As if Ernst & Young didn’t have enough to worry about:
To his credit, Judge Kaplan does leave one important allegation for Ernst & Young to defend:
Ernst & Young had reason to know that Lehman’s 2Q 2008 financial statements could be materially misstated because of the extensive use of Repo 105 transactions.
John McDermott of FT Alphaville does a good job explaining why:
Kaplan dismisses the majority of the specific allegations against the auditors but writes that one particular incident means that the case against them cannot be thrown out [when] he stops to ask another question on Repo 105:
In other words, have plaintiffs sufficiently alleged that E&Y knew enough about Lehman’s use of Repo 105s to “window-dress” its period-end balance sheets to permit a finding that E&Y had no reasonable basis for believing that those balance sheets fairly presented the financial condition of Lehman?
The answer: yes, in one case.
Plaintiffs rely for this purpose on precisely the same alleged red flags discussed previously in connection with E&Y’s GAAS opinion – the “true sale” opinion, the netting grid, and the Lee interview. The first two are no stronger in this context than in that.

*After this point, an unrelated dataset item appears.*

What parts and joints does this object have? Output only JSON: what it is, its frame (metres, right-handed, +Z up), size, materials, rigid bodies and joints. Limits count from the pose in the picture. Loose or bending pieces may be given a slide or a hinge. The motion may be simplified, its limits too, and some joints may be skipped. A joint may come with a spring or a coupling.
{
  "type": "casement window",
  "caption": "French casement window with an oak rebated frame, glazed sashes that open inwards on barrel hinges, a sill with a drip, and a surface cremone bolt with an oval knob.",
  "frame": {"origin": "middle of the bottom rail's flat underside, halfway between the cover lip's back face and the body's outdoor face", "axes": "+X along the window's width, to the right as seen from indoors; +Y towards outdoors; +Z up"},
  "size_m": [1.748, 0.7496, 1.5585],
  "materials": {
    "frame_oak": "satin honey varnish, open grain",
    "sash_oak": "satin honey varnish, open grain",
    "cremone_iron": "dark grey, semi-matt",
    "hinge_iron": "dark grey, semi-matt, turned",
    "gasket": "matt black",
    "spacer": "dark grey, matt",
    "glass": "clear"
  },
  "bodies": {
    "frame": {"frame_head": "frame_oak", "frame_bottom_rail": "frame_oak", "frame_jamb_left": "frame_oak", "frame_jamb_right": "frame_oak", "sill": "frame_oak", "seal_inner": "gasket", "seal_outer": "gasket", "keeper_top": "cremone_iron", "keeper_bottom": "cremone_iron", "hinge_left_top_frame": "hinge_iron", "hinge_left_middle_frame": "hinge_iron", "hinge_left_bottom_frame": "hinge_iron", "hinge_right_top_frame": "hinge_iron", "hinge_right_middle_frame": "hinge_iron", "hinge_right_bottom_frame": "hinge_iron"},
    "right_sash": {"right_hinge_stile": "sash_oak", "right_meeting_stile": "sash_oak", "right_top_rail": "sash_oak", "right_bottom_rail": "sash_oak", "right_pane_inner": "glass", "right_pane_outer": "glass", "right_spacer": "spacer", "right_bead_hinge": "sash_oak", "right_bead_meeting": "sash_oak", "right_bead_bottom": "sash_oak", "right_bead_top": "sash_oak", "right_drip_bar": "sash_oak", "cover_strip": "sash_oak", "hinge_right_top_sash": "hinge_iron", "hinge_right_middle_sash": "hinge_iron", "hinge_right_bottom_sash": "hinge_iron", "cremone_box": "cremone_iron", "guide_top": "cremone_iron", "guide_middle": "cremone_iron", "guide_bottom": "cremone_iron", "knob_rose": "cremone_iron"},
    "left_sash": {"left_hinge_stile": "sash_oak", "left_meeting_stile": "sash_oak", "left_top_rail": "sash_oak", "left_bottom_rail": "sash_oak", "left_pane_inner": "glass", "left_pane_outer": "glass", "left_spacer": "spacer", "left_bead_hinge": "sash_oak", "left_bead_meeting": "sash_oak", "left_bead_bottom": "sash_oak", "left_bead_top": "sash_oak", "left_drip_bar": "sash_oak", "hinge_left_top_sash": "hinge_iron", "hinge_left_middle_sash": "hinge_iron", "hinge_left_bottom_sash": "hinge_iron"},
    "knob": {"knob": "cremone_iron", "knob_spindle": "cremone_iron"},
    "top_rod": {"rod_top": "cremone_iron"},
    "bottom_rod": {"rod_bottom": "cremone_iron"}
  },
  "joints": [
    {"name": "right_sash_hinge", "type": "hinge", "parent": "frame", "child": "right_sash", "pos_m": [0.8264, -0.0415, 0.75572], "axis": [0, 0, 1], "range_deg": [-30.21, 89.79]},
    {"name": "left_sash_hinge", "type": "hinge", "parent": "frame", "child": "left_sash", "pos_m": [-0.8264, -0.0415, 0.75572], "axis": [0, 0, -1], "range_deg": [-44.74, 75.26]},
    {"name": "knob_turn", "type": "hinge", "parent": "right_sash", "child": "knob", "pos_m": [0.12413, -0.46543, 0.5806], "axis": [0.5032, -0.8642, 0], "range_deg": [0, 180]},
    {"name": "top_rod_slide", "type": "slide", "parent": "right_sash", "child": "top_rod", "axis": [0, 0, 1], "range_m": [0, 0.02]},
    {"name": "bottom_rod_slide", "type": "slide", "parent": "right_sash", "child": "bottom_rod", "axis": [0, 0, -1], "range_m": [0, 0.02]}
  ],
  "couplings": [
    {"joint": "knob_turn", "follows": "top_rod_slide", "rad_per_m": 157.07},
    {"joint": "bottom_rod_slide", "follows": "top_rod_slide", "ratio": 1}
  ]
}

The Lee interview, however, is a different matter.
The “Lee interview” pertains to warnings allegedly made by Matthew Lee, Lehman’s SVP for Global Balance Sheet and Legal Entity Accounting, that Ernst & Young were told of a $50bn repo 105 move in June 2008 but did not pass on the full information to Lehman’s board. Thus, it failed to fulfill GAAP requirements as part of its Q2 2008 auditing.

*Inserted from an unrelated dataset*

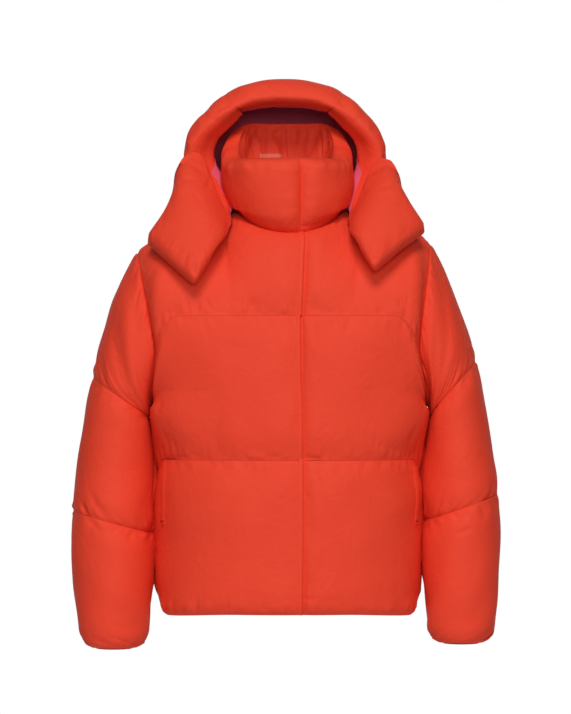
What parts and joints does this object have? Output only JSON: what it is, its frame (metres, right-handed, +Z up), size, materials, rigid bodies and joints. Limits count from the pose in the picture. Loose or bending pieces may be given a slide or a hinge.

I’ve been saying for a while that there’s too much deflective focus on the accounting for Repo 105 and not enough on the disclosure.
Now they’ve got a public airing of some dirty laundry by the PCAOB.
From Compliance Week:
The Public Company Accounting Oversight Board has barred the now-former E&Y partner, Peter O’Toole, from associating with a PCAOB-registered firm for three years and fined him $50,000. The board barred the now former senior manager, Darrin G. Estella, from associating with a PCAOB-registered firm for two years. Both auditors can petition the board for reinstatement at the end of their penalty periods. In December, the PCOAB issued an earlier action against Jacqueline Higgins, an E&Y manager, in connection with the same incident.
The PCAOB says the three auditors created, backdated, and added documentation to an audit file when they learned it would soon be inspected by the board. The disciplinary orders say O’Toole was the engagement partner for an audit of an unnamed public company with a Sept. 30, 2009, year-end. The firm gave the company a clean audit opinion on Nov. 23, 2009, then learned the audit would be inspected in April 2010, with inspectors planning to study “securities valuation.”
Ernst & Young spokesman Charlie Perkins tells The Financial Times, “no harm, no foul,” as far as the firm is concerned.
“Our firm’s policy explicitly prohibits persons from supplementing or changing audit workpapers in circumstances like those present here,” said Charles Perkins, a spokesman for Ernst & Young, in a statement.
“When we determined that firm policy had been violated, we subsequently separated the partner and senior manager from the firm. We have co-operated fully with the PCAOB throughout its investigation of this matter. The conduct described in the order had no impact on our audit conclusions or on the client’s financial statements.”
Unless there are sanctions, we won’t know if more of this kind of thing is happening at U.S. firms. That’s becasue that part of the PCAOB inspection report is private.
We do know it’s happening at Ernst & Young in the U.K. Repeatedly.
From my post at Forbes.com, “By Any Means Possible: Auditors Try To Meet Standards By Faking It”:
The latest inspection report for Ernst & Young in the U.K., the same global firm that the PCAOB recently disciplined, cited specific deficiencies: (The AIU inspected thirteen engagements of a total of 295 eligible.)
Signing and dating of audit reports:
On two audits the auditor’s report was signed prior to the completion or evidencing of all necessary review procedures.
Completion of audit disclosure checklists:
…On two of the files that we reviewed it was unclear from the audit file whether the team had re‐performed the completion of the financial statements disclosure checklist.
We found weaknesses in connection with audit finalisation procedures on seven of the audits we reviewed. The majority of these weaknesses related to undetected clerical drafting errors in the accounts including, in one case, an error in the disclosed audit fee.
The watchdog alleged that in March 2010, Mr O’Toole and Mr Estella learnt that an audit they had conducted for a client’s quarterly report in 2009 was due for an inspection. The two allegedly created and backdated a document relating to the valuation of an asset, which the PCAOB described as “the most significant issue” in the audit.Mr Estella used another colleague’s laptop and a flash drive, which he later threw away, to create a document without leaving an electronic record, the PCAOB said. They then added the document to the file “in order to make it appear that the working paper had been created at the time of the audit”, according to the PCAOB.